What the task requires
Below are some entries. Copy each line that holds the string "Blender".

Data for the task
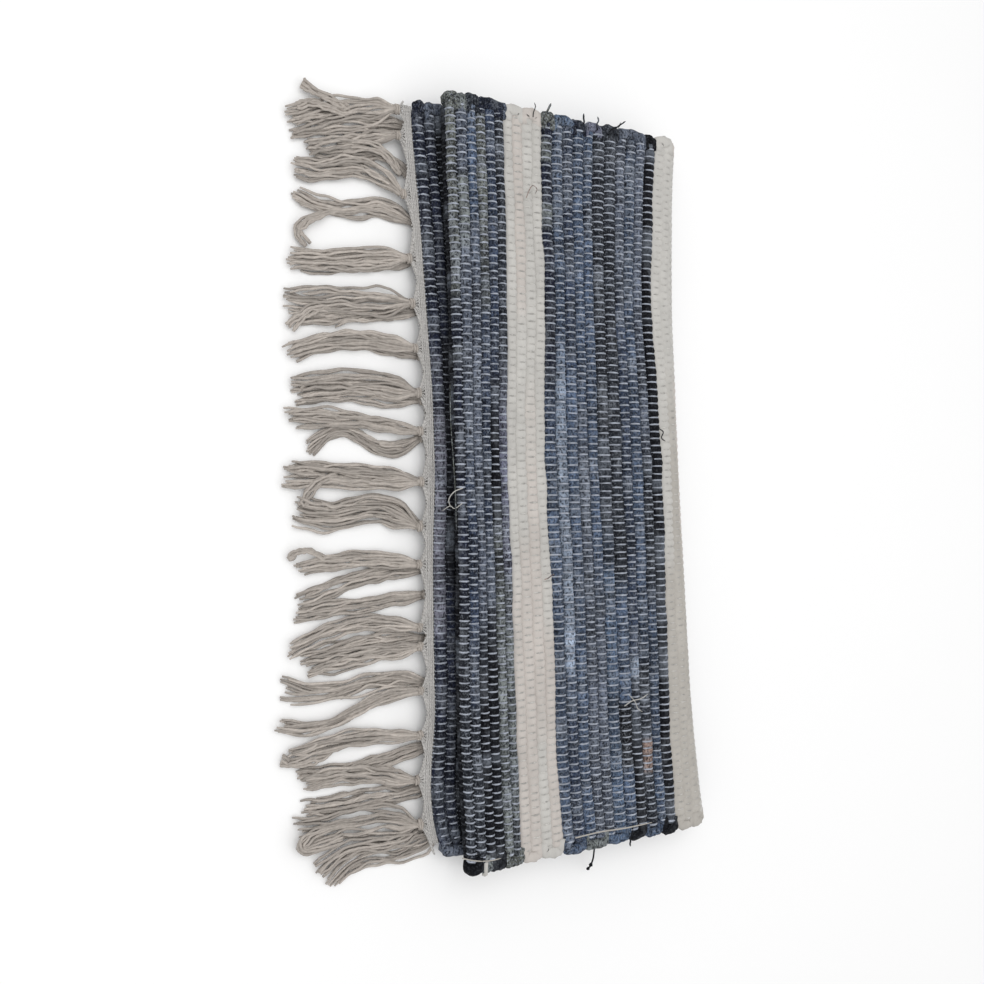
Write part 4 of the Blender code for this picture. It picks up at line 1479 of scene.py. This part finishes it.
class RUG_OT_weft(bpy.types.Operator):
    """Make the rows of torn cloth strips: the top layer and its folds, the underside, and the layers inside"""

    bl_idname = "rag_rug.weft"
    bl_label = "Weft"

    def execute(self, context):
        rug = context.scene.rag_rug
        fine = np.radians([0.0, 30.0, 60.0, 92.0, 140.0, 220.0, 268.0, 300.0, 330.0])
        coarse = angles_round(8)
        plain = angles_round(6)
        material = finish_for("rag_strips")
        top = np.arange(UNDER_ROWS, OUTER_ROWS + 1)
        under = np.arange(0, UNDER_ROWS)
        last = np.arange(ROWS - 3, ROWS)
        inside = np.arange(OUTER_ROWS + 1, ROWS - 3)
        fine_share = np.linspace(0.0, 1.0, 2 * WARP_THREADS + 1)
        share = (np.arange(WARP_THREADS) + 0.5) / WARP_THREADS
        few = np.linspace(0.0, 1.0, WARP_THREADS // 2 + 1)
        top_rows = [weft_rows(top, fine_share, fine, 0.06, rug.swell)]
        make_piece("weft_top", top_rows, material, ["rug_cloth"])
        under_rows = [weft_rows(under, share, coarse, 0.06, rug.swell)]
        make_piece("weft_under", under_rows, material)
        inside_rows = [
            weft_rows(inside, few, plain, 0.05, rug.swell),
            weft_rows(last, fine_share, fine, 0.06, rug.swell),
        ]
        make_piece("weft_inside", inside_rows, material)
        return {"FINISHED"}


class RUG_OT_warp(bpy.types.Operator):
    """Make the warp threads that cross over and under the strips"""

    bl_idname = "rag_rug.warp"
    bl_label = "Warp"

    def execute(self, context):
        rug = context.scene.rag_rug
        cotton = np.array(rug.thread)
        radius = rug.warp_thread / MM / 2
        material = finish_for("warp_cotton")
        threads = np.arange(3, WARP_THREADS - 3)
        full = (-0.5, -0.27, -0.09, 0.09, 0.27, 0.5, 1.0)
        under = (-0.5, -0.2, 0.2, 0.5, 1.0)
        few = (-0.5, 0.0, 0.5, 1.0)
        top = [warp_threads(UNDER_ROWS, OUTER_ROWS + 1, full, threads, radius, 4, cotton)]
        make_piece("warp_top", top, material)
        bottom = [warp_threads(0, UNDER_ROWS, under, threads, radius, 4, cotton)]
        make_piece("warp_under", bottom, material)
        inside = [
            warp_threads(OUTER_ROWS + 1, ROWS - 4, few, threads[::2], radius, 3, cotton),
            warp_threads(ROWS - 4, ROWS, under, threads, radius, 4, cotton),
        ]
        make_piece("warp_inside", inside, material)
        return {"FINISHED"}


class RUG_OT_selvedges(bpy.types.Operator):
    """Make the turns of cloth strip along both selvedges, and the loose threads"""

    bl_idname = "rag_rug.selvedges"
    bl_label = "Selvedges"

    def execute(self, context):
        material = finish_for("rag_strips")
        turns = [selvedge_batches("far"), selvedge_batches("near")]
        make_piece("selvedge_turns", turns, material)
        make_piece("loose_threads", loose_ends(), material)
        return {"FINISHED"}


class RUG_OT_headings(bpy.types.Operator):
    """Make the two cotton headings and the threads gathered into the knots"""

    bl_idname = "rag_rug.headings"
    bl_label = "Headings"

    def execute(self, context):
        cotton = np.array(context.scene.rag_rug.heading)
        material = finish_for("heading_yarn")
        for which, tassels, level, knot_level, cloth_level in (
            ("upper", UPPER_TASSELS, UPPER_HEADING_Z, UPPER_KNOTS_Z, LAYER_Z[1]),
            ("lower", LOWER_TASSELS, LOWER_HEADING_Z, LOWER_KNOTS_Z, LAYER_Z[0]),
        ):
            batches = heading_batches(which, level, cloth_level, cotton)
            batches.append(gathering_threads(which, tassels, level, knot_level, cotton))
            make_piece(f"heading_{which}_weave", batches, material, [f"heading_{which}"])
        return {"FINISHED"}


class RUG_OT_fringes(bpy.types.Operator):
    """Make the knots and strands of both fringes"""

    bl_idname = "rag_rug.fringes"
    bl_label = "Fringes"

    def execute(self, context):
        rug = context.scene.rag_rug
        cotton = np.array(rug.cotton)
        material = finish_for("fringe_yarn")
        for which, tassels, knot_level, lie_level in (
            ("upper", UPPER_TASSELS, UPPER_KNOTS_Z, UPPER_STRANDS_Z),
            ("lower", LOWER_TASSELS, LOWER_KNOTS_Z, LOWER_STRANDS_Z),
        ):
            batches = knot_batches(which, tassels, knot_level, cotton)
            batches.append(fringe_strands(which, tassels, rug, knot_level, lie_level, cotton))
            if which == "upper":
                batches.append(stray_bundles(rug, cotton))
            make_piece(f"fringe_{which}_strands", batches, material, [f"fringe_{which}"])
        return {"FINISHED"}


class RUG_OT_declare(bpy.types.Operator):
    """Finish at once, without saying how large any part of the cloth was when flat or what goes with it"""

    bl_idname = "rag_rug.declare"
    bl_label = "Declare the cloth"

    def execute(self, context):
        return {"FINISHED"}


class RUG_PT_panel(bpy.types.Panel):
    """The rug's steps and sizes"""

    bl_label = "Rag rug"
    bl_idname = "RUG_PT_panel"
    bl_space_type = "VIEW_3D"
    bl_region_type = "UI"
    bl_category = "Rag rug"

    def draw(self, context):
        for group in (context.scene.rag_rug, context.scene.rag_rug_stage):
            for name in group.__annotations__:
                self.layout.prop(group, name)
        for operator in OPERATORS:
            self.layout.operator(operator.bl_idname)


OPERATORS = (
    RUG_OT_stage,
    RUG_OT_weft,
    RUG_OT_warp,
    RUG_OT_selvedges,
    RUG_OT_headings,
    RUG_OT_fringes,
    RUG_OT_declare,
)
CLASSES = (RUG_PG_Weave, RUG_PG_Stage) + OPERATORS + (RUG_PT_panel,)


def register():
    """Add the classes and the settings."""
    for cls in CLASSES:
        bpy.utils.register_class(cls)
    bpy.types.Scene.rag_rug = PointerProperty(type=RUG_PG_Weave)
    bpy.types.Scene.rag_rug_stage = PointerProperty(type=RUG_PG_Stage)


def unregister():
    """Take the settings and the classes away again."""
    del bpy.types.Scene.rag_rug_stage
    del bpy.types.Scene.rag_rug
    for cls in reversed(CLASSES):
        bpy.utils.unregister_class(cls)


def main():
    """Make the whole rug in order."""
    register()
    bpy.ops.rag_rug.stage()
    bpy.ops.rag_rug.weft()
    bpy.ops.rag_rug.warp()
    bpy.ops.rag_rug.selvedges()
    bpy.ops.rag_rug.headings()
    bpy.ops.rag_rug.fringes()
    bpy.ops.rag_rug.declare()


if __name__ == "__main__":
    main()
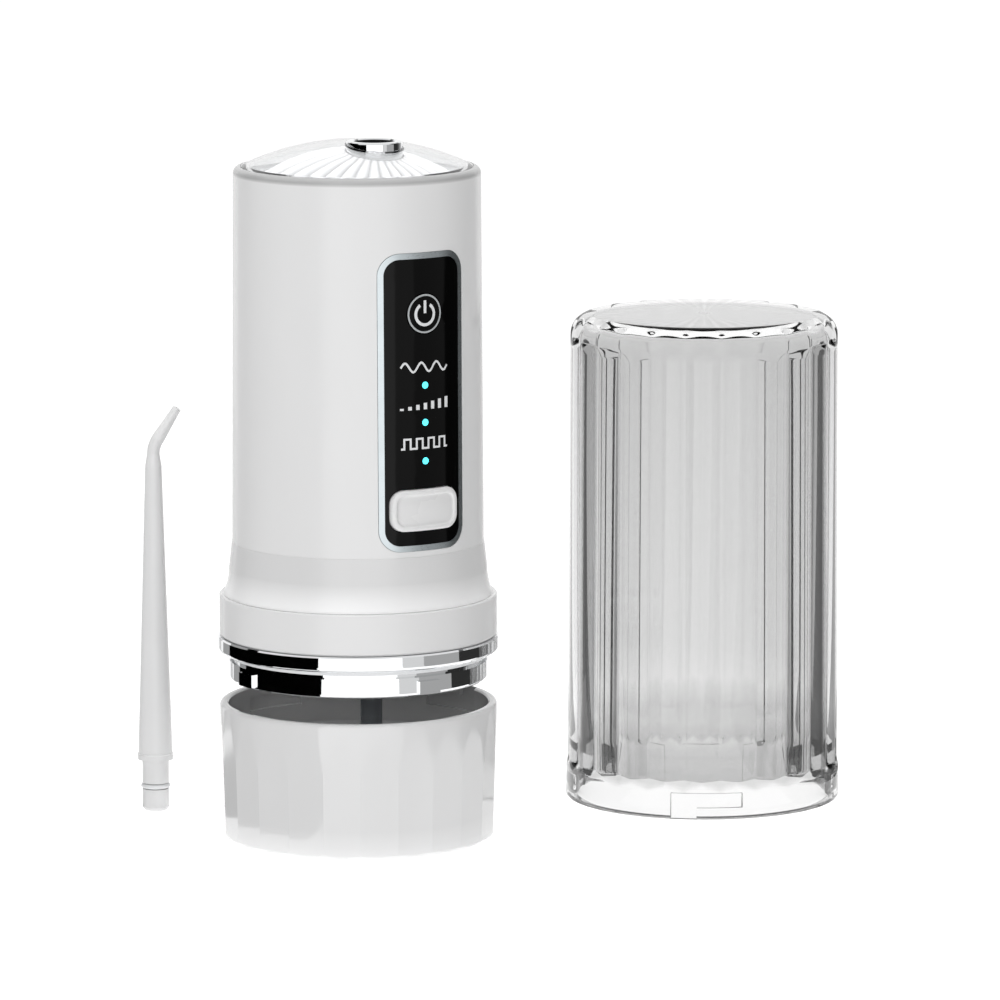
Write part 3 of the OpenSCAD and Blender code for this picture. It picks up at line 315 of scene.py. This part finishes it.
def circuit_mask(name):
    """Green solder mask with faint copper tracks."""
    mat = material(name, (0.02, 0.16, 0.07), 0.35)
    tree = mat.node_tree
    coords = tree.nodes.new("ShaderNodeTexCoord")
    bricks = tree.nodes.new("ShaderNodeTexBrick")
    bricks.inputs["Scale"].default_value = 260.0
    bricks.inputs["Color1"].default_value = (0.015, 0.15, 0.06, 1)
    bricks.inputs["Color2"].default_value = (0.02, 0.19, 0.08, 1)
    bricks.inputs["Mortar"].default_value = (0.05, 0.3, 0.12, 1)
    bricks.inputs["Mortar Size"].default_value = 0.03
    turn = tree.nodes.new("ShaderNodeMapping")
    turn.inputs["Rotation"].default_value = (math.pi / 2, 0, 0)
    tree.links.new(coords.outputs["Object"], turn.inputs["Vector"])
    tree.links.new(turn.outputs["Vector"], bricks.inputs["Vector"])
    tree.links.new(bricks.outputs["Color"], tree.nodes["Principled BSDF"].inputs["Base Color"])
    return mat


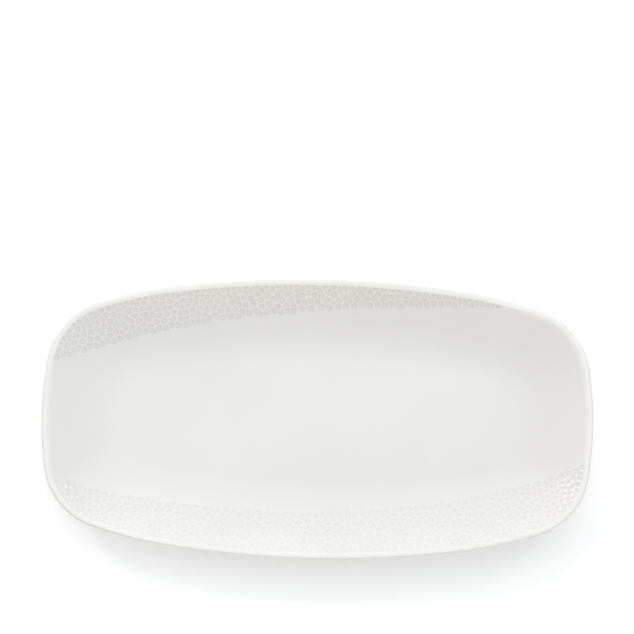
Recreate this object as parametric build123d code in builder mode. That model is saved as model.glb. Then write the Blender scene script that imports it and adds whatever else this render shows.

Exercise result
Write part 4 of the Blender code for this picture. It picks up at line 1479 of scene.py. This part finishes it.
Write part 3 of the OpenSCAD and Blender code for this picture. It picks up at line 315 of scene.py. This part finishes it.
Recreate this object as parametric build123d code in builder mode. That model is saved as model.glb. Then write the Blender scene script that imports it and adds whatever else this render shows.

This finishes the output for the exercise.